Don Cameron, general manager of the 5,500-acre Terranova Ranch in Helm, believed the proposition would end up inviting countless lawsuits against food processors or retailers who may lack proper food labeling.

Cameron added that the initiative goes on the presumption that GE food is somehow harmful, with supporters citing fears like cancer risk, antibiotic resistance, allergies, and birth defects. 

But growing both Roundup Ready GE alfalfa and GE corn for close to 20 years along with organic cotton and alfalfa, Cameron said Terranova sets the example of how safe they really are, a conclusion that the U.S. Federal Drug Administration and the World Health Organization have already reached.   

And despite what critics insist, Cameron said his ranch has also been proof that even the spread of GE material to neighboring crops can be controlled through barriers and buffers. 

“There are a lot of advantages,” Cameron said. “Greater yields, less competition for the weeds so we typically use less water.

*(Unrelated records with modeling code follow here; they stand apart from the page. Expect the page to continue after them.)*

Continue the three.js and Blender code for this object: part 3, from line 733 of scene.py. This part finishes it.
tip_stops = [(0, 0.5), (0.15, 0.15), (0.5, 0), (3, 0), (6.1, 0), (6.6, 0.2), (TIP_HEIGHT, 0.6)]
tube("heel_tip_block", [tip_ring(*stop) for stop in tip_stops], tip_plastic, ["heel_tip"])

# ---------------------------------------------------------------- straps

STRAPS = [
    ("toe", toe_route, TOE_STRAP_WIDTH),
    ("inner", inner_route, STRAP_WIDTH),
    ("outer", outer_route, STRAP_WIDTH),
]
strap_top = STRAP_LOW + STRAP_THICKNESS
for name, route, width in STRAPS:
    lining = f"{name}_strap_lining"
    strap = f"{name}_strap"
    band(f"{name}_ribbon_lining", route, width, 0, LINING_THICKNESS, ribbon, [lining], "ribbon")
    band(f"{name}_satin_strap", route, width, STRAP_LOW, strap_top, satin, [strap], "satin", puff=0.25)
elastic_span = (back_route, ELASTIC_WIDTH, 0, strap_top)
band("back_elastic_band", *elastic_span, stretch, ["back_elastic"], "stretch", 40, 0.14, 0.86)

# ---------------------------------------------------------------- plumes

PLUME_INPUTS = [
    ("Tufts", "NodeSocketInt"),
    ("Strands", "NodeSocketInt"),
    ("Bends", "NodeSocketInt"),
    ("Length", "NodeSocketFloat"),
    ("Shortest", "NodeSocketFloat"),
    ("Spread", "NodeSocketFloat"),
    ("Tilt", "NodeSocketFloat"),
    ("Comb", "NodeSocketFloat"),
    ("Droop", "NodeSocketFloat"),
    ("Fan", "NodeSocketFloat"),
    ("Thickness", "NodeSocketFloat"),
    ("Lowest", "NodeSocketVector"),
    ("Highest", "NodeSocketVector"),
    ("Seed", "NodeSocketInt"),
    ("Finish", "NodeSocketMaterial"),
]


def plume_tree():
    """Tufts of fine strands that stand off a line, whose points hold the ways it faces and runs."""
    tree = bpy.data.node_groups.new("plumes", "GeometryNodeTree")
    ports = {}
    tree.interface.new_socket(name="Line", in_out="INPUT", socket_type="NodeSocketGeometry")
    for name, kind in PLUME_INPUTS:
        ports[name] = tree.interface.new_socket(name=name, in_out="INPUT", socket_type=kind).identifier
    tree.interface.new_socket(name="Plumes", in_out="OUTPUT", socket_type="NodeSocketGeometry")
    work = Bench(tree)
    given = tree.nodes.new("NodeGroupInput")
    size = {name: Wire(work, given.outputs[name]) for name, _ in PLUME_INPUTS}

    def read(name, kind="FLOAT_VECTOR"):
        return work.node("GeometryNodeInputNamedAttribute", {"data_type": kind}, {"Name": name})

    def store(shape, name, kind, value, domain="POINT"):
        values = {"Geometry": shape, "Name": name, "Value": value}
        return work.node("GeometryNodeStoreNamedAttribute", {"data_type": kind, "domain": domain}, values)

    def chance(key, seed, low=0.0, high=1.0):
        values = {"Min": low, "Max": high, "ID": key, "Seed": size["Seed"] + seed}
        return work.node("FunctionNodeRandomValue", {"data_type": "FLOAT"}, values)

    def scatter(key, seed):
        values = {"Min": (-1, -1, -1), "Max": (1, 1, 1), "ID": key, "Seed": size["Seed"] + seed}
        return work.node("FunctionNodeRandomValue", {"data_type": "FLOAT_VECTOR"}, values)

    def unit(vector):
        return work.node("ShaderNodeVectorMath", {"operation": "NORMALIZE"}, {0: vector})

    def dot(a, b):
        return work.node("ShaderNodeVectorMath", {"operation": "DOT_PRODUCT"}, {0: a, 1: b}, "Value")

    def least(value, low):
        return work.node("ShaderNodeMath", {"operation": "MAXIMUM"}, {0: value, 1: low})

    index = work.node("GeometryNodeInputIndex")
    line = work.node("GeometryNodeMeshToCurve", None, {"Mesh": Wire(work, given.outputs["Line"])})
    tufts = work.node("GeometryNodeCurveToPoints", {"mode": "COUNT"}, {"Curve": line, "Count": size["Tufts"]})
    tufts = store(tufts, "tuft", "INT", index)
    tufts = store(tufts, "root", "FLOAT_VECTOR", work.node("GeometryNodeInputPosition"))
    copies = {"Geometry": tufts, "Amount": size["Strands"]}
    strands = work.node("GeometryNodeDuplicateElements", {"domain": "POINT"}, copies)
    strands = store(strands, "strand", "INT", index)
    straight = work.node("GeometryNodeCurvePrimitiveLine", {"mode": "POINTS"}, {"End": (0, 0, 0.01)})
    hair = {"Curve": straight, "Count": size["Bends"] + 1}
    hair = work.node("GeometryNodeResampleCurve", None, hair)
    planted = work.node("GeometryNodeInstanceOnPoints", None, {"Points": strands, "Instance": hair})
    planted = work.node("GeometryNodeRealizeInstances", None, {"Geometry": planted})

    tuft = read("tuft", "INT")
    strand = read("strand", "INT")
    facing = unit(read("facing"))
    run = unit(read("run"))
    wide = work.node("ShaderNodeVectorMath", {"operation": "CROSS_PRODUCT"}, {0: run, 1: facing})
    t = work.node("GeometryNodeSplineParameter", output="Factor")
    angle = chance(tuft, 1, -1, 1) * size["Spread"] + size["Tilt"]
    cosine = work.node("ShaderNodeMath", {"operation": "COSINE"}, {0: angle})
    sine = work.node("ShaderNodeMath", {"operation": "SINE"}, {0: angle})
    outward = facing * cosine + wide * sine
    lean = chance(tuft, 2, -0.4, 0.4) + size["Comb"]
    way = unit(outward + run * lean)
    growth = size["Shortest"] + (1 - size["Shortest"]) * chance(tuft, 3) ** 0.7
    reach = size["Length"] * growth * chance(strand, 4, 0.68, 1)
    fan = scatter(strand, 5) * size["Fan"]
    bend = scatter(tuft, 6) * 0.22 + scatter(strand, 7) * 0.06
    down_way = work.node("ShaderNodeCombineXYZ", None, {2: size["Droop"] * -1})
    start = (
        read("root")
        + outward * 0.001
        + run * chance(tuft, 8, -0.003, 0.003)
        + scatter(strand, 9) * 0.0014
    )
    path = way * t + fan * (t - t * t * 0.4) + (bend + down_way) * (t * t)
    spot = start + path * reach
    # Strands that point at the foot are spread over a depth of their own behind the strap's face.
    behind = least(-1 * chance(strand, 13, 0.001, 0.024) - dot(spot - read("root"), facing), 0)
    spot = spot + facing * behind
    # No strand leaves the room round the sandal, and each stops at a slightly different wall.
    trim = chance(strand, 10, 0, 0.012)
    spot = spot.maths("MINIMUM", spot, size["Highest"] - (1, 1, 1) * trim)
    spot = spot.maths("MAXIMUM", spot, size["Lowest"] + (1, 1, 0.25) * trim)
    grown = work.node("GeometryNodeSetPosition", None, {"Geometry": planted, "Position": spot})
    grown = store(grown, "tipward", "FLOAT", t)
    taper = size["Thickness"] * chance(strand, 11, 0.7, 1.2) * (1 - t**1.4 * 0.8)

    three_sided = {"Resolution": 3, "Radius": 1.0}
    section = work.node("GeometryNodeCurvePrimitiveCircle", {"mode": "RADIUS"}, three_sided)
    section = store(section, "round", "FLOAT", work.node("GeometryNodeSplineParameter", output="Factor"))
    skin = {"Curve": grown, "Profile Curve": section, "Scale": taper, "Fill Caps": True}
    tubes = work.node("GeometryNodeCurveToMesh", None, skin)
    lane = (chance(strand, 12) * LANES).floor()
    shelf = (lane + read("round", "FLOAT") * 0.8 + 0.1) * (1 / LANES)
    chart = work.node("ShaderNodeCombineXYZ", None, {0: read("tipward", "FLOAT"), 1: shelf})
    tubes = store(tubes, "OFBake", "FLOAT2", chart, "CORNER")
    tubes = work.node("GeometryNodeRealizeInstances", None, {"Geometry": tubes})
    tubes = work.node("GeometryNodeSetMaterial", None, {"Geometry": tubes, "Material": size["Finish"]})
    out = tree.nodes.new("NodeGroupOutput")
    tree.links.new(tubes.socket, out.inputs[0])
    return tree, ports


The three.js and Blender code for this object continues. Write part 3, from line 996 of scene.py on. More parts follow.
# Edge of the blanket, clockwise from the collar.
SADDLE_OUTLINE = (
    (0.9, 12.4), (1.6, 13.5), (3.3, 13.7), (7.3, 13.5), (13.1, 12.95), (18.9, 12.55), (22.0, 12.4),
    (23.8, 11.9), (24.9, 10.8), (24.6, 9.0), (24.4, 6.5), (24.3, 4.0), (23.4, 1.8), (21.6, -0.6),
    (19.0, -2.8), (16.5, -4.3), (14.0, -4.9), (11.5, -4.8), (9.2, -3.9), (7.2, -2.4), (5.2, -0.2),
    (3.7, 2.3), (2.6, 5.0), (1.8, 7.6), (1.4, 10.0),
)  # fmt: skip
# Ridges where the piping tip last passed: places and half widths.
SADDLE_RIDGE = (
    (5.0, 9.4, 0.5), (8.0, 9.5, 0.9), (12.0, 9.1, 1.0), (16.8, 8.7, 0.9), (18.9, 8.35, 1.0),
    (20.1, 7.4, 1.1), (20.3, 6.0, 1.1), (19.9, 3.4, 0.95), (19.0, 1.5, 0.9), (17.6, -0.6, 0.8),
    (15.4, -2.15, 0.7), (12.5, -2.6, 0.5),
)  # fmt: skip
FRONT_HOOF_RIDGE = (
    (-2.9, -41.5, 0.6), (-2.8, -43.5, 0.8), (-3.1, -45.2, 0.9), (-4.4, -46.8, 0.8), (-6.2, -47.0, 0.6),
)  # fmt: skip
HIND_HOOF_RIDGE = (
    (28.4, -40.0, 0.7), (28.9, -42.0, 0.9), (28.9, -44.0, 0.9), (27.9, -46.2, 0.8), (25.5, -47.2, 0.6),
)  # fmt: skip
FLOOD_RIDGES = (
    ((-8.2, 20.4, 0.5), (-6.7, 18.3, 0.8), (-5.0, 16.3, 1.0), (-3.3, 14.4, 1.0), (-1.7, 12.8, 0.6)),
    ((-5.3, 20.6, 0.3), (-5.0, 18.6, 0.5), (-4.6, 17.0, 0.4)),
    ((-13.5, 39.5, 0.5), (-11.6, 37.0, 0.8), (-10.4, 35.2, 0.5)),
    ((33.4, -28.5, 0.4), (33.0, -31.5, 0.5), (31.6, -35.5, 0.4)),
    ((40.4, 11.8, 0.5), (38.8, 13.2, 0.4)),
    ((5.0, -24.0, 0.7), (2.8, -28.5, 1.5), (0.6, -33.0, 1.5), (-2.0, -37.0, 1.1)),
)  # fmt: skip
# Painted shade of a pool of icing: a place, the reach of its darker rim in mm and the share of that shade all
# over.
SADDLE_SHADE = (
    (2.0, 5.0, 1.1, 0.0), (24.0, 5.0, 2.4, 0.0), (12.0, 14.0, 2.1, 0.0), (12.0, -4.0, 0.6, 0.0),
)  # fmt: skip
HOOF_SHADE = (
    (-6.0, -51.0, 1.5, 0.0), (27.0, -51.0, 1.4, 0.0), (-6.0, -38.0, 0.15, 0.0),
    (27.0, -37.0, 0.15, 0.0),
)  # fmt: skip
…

And the herbicides we use are more environmentally friendly, as opposed to others we have to use.”

In 2011, 88 percent of all corn and 94 percent of all soybeans produced in the U.S. were grown from GE seeds, while experts say as much as 40 percent of food products sold in grocery stores in California contain some GE ingredients.

Since 1996, more than 100 million acres of genetically engineered crops have been planted, although they still comprise relatively little of California’s farmland. 

Peggy Lemaux, a specialist with the University of California Cooperative Extension in UC Berkeley, said the major GE crops like cotton, canola, soybeans and corn are simply not grown on a large scale in the state.

She referenced only a handful of companies like Monsanto, Syngenta and DuPont that produce seeds through genetic engineering. With most crops, she said, they can’t get as much bang for their buck.

GE alfalfa should be making headway in California, following a USDA decision last year to deregulate a strain that’s resistant to Roundup herbicide. But Lemaux said GE crops aren’t taking off the way other crops are since farmers can’t dictate how much they decide to grow.  

“They have to sign an agreement (with the technology company) that they won’t replant it so they have to go back and buy it every year” said Lemaux. 

She added that the U.S. Food and Drug Administration already requires labels for GE food if the nutritional properties have been changed in some way. In most cases, she said, the fruit or vegetable is only engineered for herbicide, pest, or viral resistance. 

Lemaux, who’s been studying GE food for about 25 years, will be discussing the topic during event put on by the Economic Development Corporation serving Fresno County on Oct. 2 at the Fresno Convention & Entertainment Center.